The Covenant Chain sets up a continuity argument that stretches past 1754. The Cherokee later used treaties, legal claims, and formal diplomacy with the U.S. government the same way the Haudenosaunee used alliances with Britain. Native nations using European-style political tools to defend sovereignty is a thread you can trace across periods.
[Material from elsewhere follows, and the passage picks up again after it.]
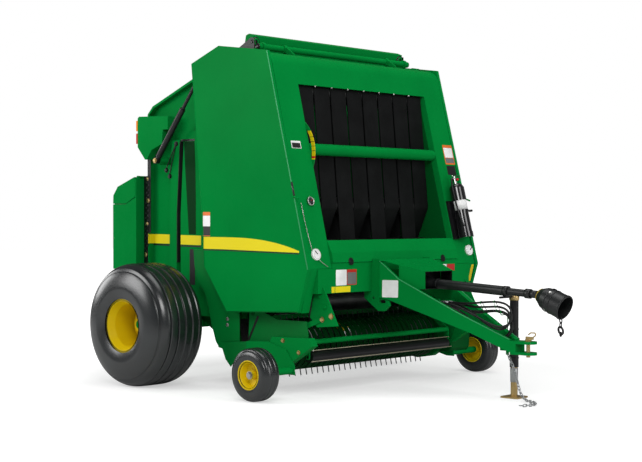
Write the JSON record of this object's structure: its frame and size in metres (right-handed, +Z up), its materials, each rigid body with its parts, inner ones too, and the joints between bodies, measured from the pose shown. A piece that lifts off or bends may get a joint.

Is the Covenant Chain on the APUSH exam?

The Covenant Chain usually shows up as supporting evidence rather than as the named subject of a question. The 2025 LEQ Q2 asked you to evaluate how Native American societies adapted to European colonists from 1500 to 1754, and the Covenant Chain is exactly the kind of specific, named evidence that earns the evidence point on a prompt like that. It proves adaptation through diplomacy, not just resistance or retreat. In multiple choice, expect stems built on excerpts about colonial-Native alliances or imperial rivalry, where you identify the pattern of Native groups allying with Europeans against other Native groups. The skill being tested is using the term to support an argument about change, continuity, or strategic adaptation, not just defining it.
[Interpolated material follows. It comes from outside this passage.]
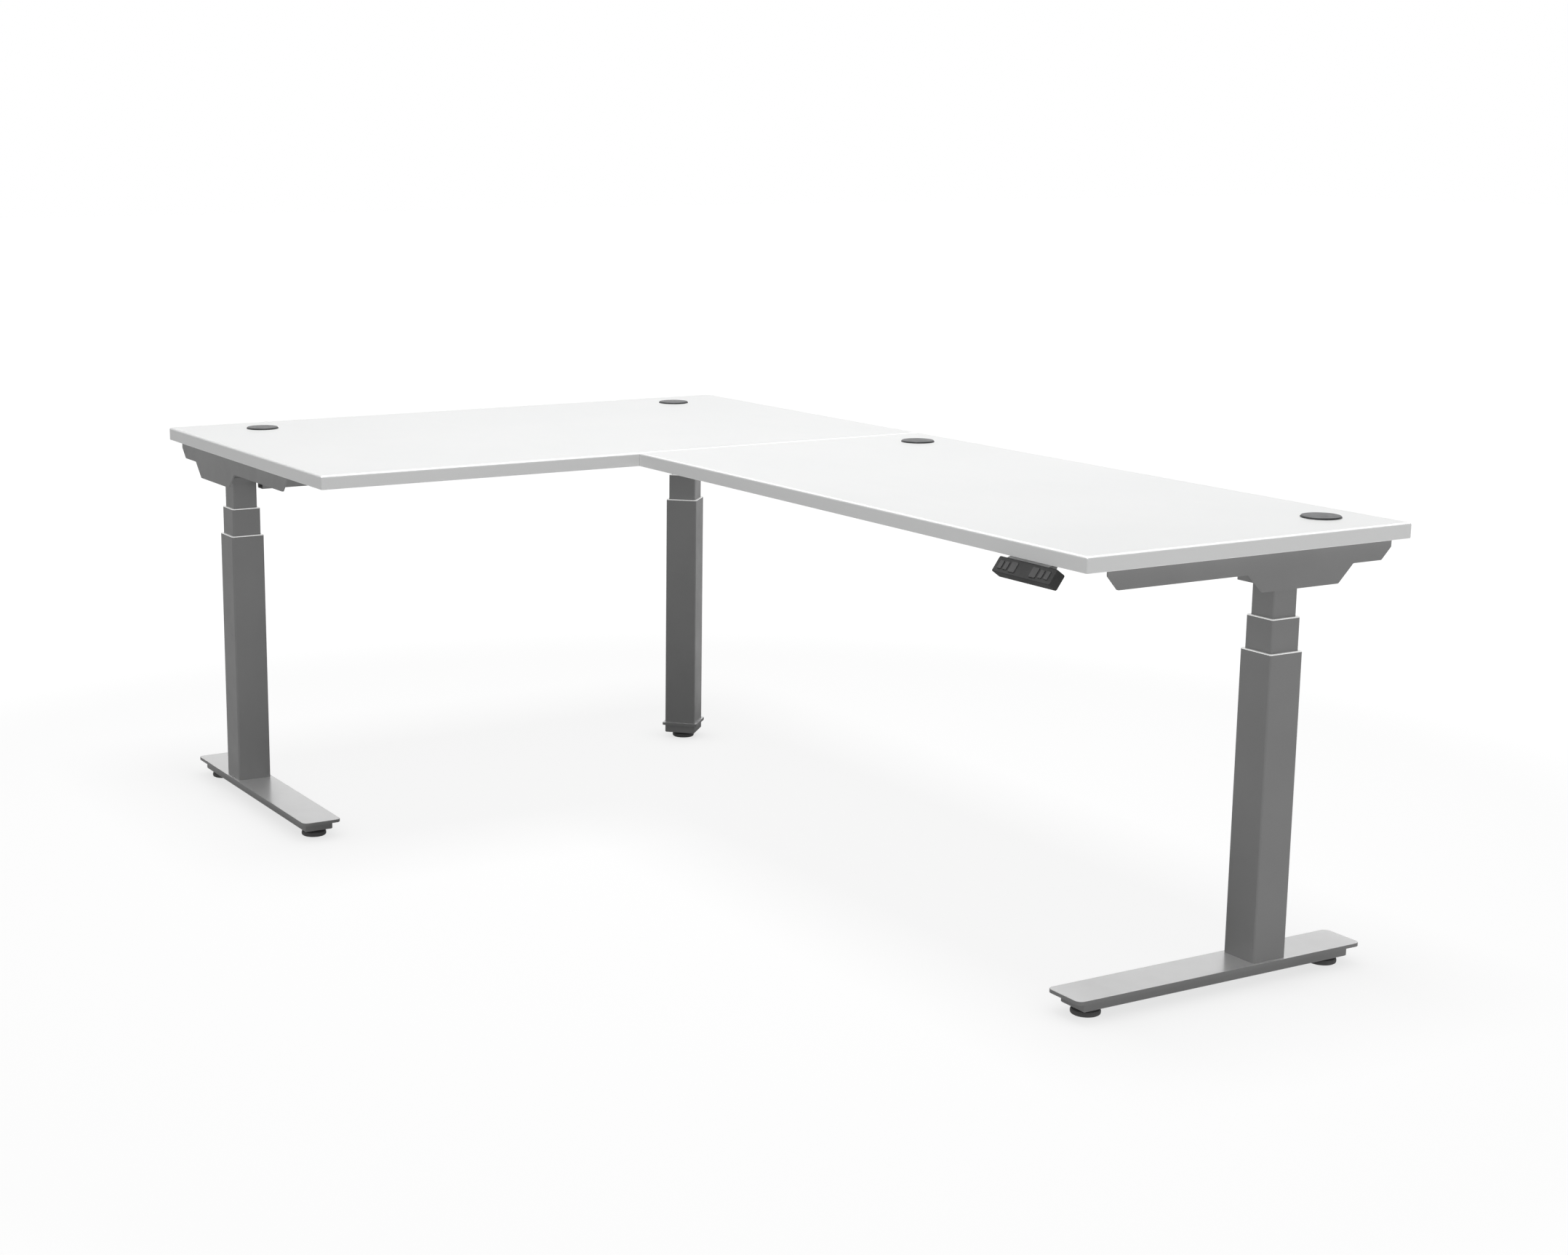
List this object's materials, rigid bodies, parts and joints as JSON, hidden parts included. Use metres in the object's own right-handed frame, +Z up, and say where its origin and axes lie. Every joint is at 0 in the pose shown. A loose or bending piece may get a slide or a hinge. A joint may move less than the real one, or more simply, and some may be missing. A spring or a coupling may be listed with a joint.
{
  "type": "height adjustable standing desk",
  "caption": "L-shaped standing desk: a return and a main panel on telescoping square columns with T-feet, lifted by motors and worked from a handset.",
  "frame": {"origin": "on the floor, under the middle of the bounding box", "axes": "+X along the main panel to its free end, +Y from the user to the back edge, +Z up"},
  "size_m": [1.9812, 1.2192, 0.6897],
  "materials": {
    "laminate": "white laminate, satin",
    "frame_paint": "grey powder coat, fine texture",
    "glide_plastic": "white moulded nylon",
    "key_rubber": "soft touch",
    "handset_plastic": "dark grey moulded",
    "grommet_plastic": "dark grey moulded",
    "foot_rubber": "moulded, fine grain",
    "zinc_steel": "zinc plated",
    "screw_steel": "rolled thread, oiled",
    "guide_steel": "drawn tube",
    "motor_metal": "black enamel",
    "box_plastic": "black moulded"
  },
  "bodies": {
    "base_right": {"outer_tube_right": "frame_paint", "outer_collar_right": "glide_plastic", "foot_right": "frame_paint", "base_screw_right": "screw_steel"},
    "mid_right": {"mid_tube_right": "frame_paint", "mid_collar_right": "glide_plastic", "mid_guide_right": "guide_steel"},
    "top_frame": {"desktop_return": "laminate", "desktop_main": "laminate", "joining_plates": "frame_paint", "frame_screws": "zinc_steel", "grommet_sleeves": "grommet_plastic", "side_bracket_right": "frame_paint", "side_bracket_left": "frame_paint", "corner_bracket": "frame_paint", "rail_return_user": "frame_paint", "rail_return_outer": "frame_paint", "rail_main_user": "frame_paint", "rail_main_back": "frame_paint", "head_right": "frame_paint", "head_left": "frame_paint", "head_corner": "frame_paint", "gear_motors": "motor_metal", "lift_screws": "screw_steel", "inner_tube_right": "frame_paint", "inner_tube_left": "frame_paint", "inner_tube_corner": "frame_paint", "control_box_base": "frame_paint", "control_box_cover": "box_plastic", "handset_body": "handset_plastic", "handset_bracket": "frame_paint"},
    "mid_left": {"mid_tube_left": "frame_paint", "mid_collar_left": "glide_plastic", "mid_guide_left": "guide_steel"},
    "base_left": {"outer_tube_left": "frame_paint", "outer_collar_left": "glide_plastic", "foot_left": "frame_paint", "base_screw_left": "screw_steel"},
    "mid_corner": {"mid_tube_corner": "frame_paint", "mid_collar_corner": "glide_plastic", "mid_guide_corner": "guide_steel"},
    "base_corner": {"outer_tube_corner": "frame_paint", "outer_collar_corner": "glide_plastic", "foot_corner": "frame_paint", "base_screw_corner": "screw_steel"},
    "leveller_right_back": {"leveller_right_back": "foot_rubber"},
    "leveller_right_user": {"leveller_right_user": "foot_rubber"},
    "leveller_left_outer": {"leveller_left_outer": "foot_rubber"},
    "leveller_left_user": {"leveller_left_user": "foot_rubber"},
    "leveller_corner": {"leveller_corner": "foot_rubber"},
    "button_preset_a": {"button_preset_a": "key_rubber"},
    "button_preset_b": {"button_preset_b": "key_rubber"},
    "button_down": {"button_down": "key_rubber"},
    "button_up": {"button_up": "key_rubber"},
    "button_preset_c": {"button_preset_c": "key_rubber"},
    "button_preset_d": {"button_preset_d": "key_rubber"},
    "grommet_cap_return_front": {"grommet_cap_return_front": "grommet_plastic"},
    "grommet_cap_return_back": {"grommet_cap_return_back": "grommet_plastic"},
    "grommet_cap_main_left": {"grommet_cap_main_left": "grommet_plastic"},
    "grommet_cap_main_right": {"grommet_cap_main_right": "grommet_plastic"}
  },
  "joints": [
    {"name": "lift_right_lower", "type": "slide", "parent": "base_right", "child": "mid_right", "axis": [0, 0, 1], "range_m": [-0.043, 0.282]},
    {"name": "lift_right_upper", "type": "slide", "parent": "mid_right", "child": "top_frame", "axis": [0, 0, 1], "range_m": [-0.043, 0.282]},
    {"name": "lift_left_upper", "type": "slide", "parent": "top_frame", "child": "mid_left", "axis": [0, 0, -1], "range_m": [-0.043, 0.282]},
    {"name": "lift_left_lower", "type": "slide", "parent": "mid_left", "child": "base_left", "axis": [0, 0, -1], "range_m": [-0.043, 0.282]},
    {"name": "lift_corner_upper", "type": "slide", "parent": "top_frame", "child": "mid_corner", "axis": [0, 0, -1], "range_m": [-0.043, 0.282]},
    {"name": "lift_corner_lower", "type": "slide", "parent": "mid_corner", "child": "base_corner", "axis": [0, 0, -1], "range_m": [-0.043, 0.282]},
    {"name": "leveller_right_back_screw", "type": "slide", "parent": "base_right", "child": "leveller_right_back", "axis": [0, 0, -1], "range_m": [-0.0015, 0.01]},
    {"name": "leveller_right_user_screw", "type": "slide", "parent": "base_right", "child": "leveller_right_user", "axis": [0, 0, -1], "range_m": [-0.0015, 0.01]},
    {"name": "leveller_left_outer_screw", "type": "slide", "parent": "base_left", "child": "leveller_left_outer", "axis": [0, 0, -1], "range_m": [-0.0015, 0.01]},
    {"name": "leveller_left_user_screw", "type": "slide", "parent": "base_left", "child": "leveller_left_user", "axis": [0, 0, -1], "range_m": [-0.0015, 0.01]},
    {"name": "leveller_corner_screw", "type": "slide", "parent": "base_corner", "child": "leveller_corner", "axis": [0, 0, -1], "range_m": [-0.0015, 0.01]},
    {"name": "button_preset_a_press", "type": "slide", "parent": "top_frame", "child": "button_preset_a", "axis": [0, 0.8111, -0.585], "range_m": [0, 0.0008], "stiffness_N_per_m": 400},
    {"name": "button_preset_b_press", "type": "slide", "parent": "top_frame", "child": "button_preset_b", "axis": [0, 0.8111, -0.585], "range_m": [0, 0.0008], "stiffness_N_per_m": 400},
    {"name": "button_down_press", "type": "slide", "parent": "top_frame", "child": "button_down", "axis": [0, 0.8111, -0.585], "range_m": [0, 0.0008], "stiffness_N_per_m": 400},
    {"name": "button_up_press", "type": "slide", "parent": "top_frame", "child": "button_up", "axis": [0, 0.8111, -0.585], "range_m": [0, 0.0008], "stiffness_N_per_m": 400},
    {"name": "button_preset_c_press", "type": "slide", "parent": "top_frame", "child": "button_preset_c", "axis": [0, 0.8111, -0.585], "range_m": [0, 0.0008], "stiffness_N_per_m": 400},
    {"name": "button_preset_d_press", "type": "slide", "parent": "top_frame", "child": "button_preset_d", "axis": [0, 0.8111, -0.585], "range_m": [0, 0.0008], "stiffness_N_per_m": 400},
    {"name": "grommet_cap_return_front_lift", "type": "slide", "parent": "top_frame", "child": "grommet_cap_return_front", "axis": [0, 0, 1], "range_m": [0, 0.03]},
    {"name": "grommet_cap_return_back_lift", "type": "slide", "parent": "top_frame", "child": "grommet_cap_return_back", "axis": [0, 0, 1], "range_m": [0, 0.03]},
    {"name": "grommet_cap_main_left_lift", "type": "slide", "parent": "top_frame", "child": "grommet_cap_main_left", "axis": [0, 0, 1], "range_m": [0, 0.03]},
    {"name": "grommet_cap_main_right_lift", "type": "slide", "parent": "top_frame", "child": "grommet_cap_main_right", "axis": [0, 0, 1], "range_m": [0, 0.03]}
  ],
  "couplings": [
    {"joint": "lift_right_upper", "follows": "lift_right_lower", "ratio": 1},
    {"joint": "lift_left_upper", "follows": "lift_right_lower", "ratio": 1},
    {"joint": "lift_left_lower", "follows": "lift_right_lower", "ratio": 1},
    {"joint": "lift_corner_upper", "follows": "lift_right_lower", "ratio": 1},
    {"joint": "lift_corner_lower", "follows": "lift_right_lower", "ratio": 1}
  ]
}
The Covenant Chain vs Haudenosaunee (Iroquois) Confederacy

These are two different alliances. The Haudenosaunee Confederacy is the political union AMONG the Iroquois nations themselves, formed before European contact. The Covenant Chain is the external alliance BETWEEN that confederacy and the British colonies. Easy check: Confederacy = Native nations linked to each other; Covenant Chain = those nations linked to the British.

Key things to remember about the Covenant Chain

  • The Covenant Chain was a series of diplomatic and military alliances between the Haudenosaunee (Iroquois) Confederacy and British colonies, centered in New York, beginning in the late 17th century.

  • It exemplifies the CED's essential knowledge for Topic 2.5 that Native groups frequently sought alliances with Europeans against other American Indian groups, and that interactions produced both accommodation and conflict.

  • The Haudenosaunee were active strategists, not passive victims; they used the alliance to gain trade goods, weapons, and diplomatic leverage between Britain and France.

  • Pair the Covenant Chain (accommodation) with Metacom's War (conflict) to show the full range of Native-European interaction in a Unit 2 essay.

  • It makes strong specific evidence for adaptation prompts like the 2025 LEQ on how Native societies adapted to European colonists from 1500 to 1754.

Frequently asked questions about the Covenant Chain

What was the Covenant Chain in APUSH?

The Covenant Chain was a network of alliances between the Haudenosaunee (Iroquois) Confederacy and British colonies, beginning in the late 17th century. In APUSH it falls under Topic 2.5 as a prime example of Native Americans using formal diplomacy with Europeans to advance their own interests.

Is the Covenant Chain the same as the Iroquois Confederacy?

No. The Iroquois (Haudenosaunee) Confederacy was the alliance among the Iroquois nations themselves, while the Covenant Chain was the separate alliance linking that confederacy to the British colonies. One is internal Native politics; the other is Native-European diplomacy.

Did the Covenant Chain mean Native Americans accepted British rule?

No. The Haudenosaunee treated the Covenant Chain as an alliance between sovereign partners, not submission to Britain. They used it to gain trade goods, weapons, and leverage in the rivalry between Britain and France, which is why APUSH frames it as strategic adaptation.

How is the Covenant Chain connected to King Philip's War?

Mohawk warriors (members of the Haudenosaunee) helped the English defeat Metacom in King Philip's War (1675-1676), which strengthened British-Haudenosaunee ties. The two terms together show both sides of Topic 2.5: alliance and accommodation in one case, violent conflict over land in the other.

Is the Covenant Chain on the AP exam?

It can be. No question requires the exact phrase, but it works as specific evidence on prompts like the 2025 LEQ asking how Native societies adapted to European colonists from 1500 to 1754, and it supports MCQ stems about colonial-Native alliances in Unit 2.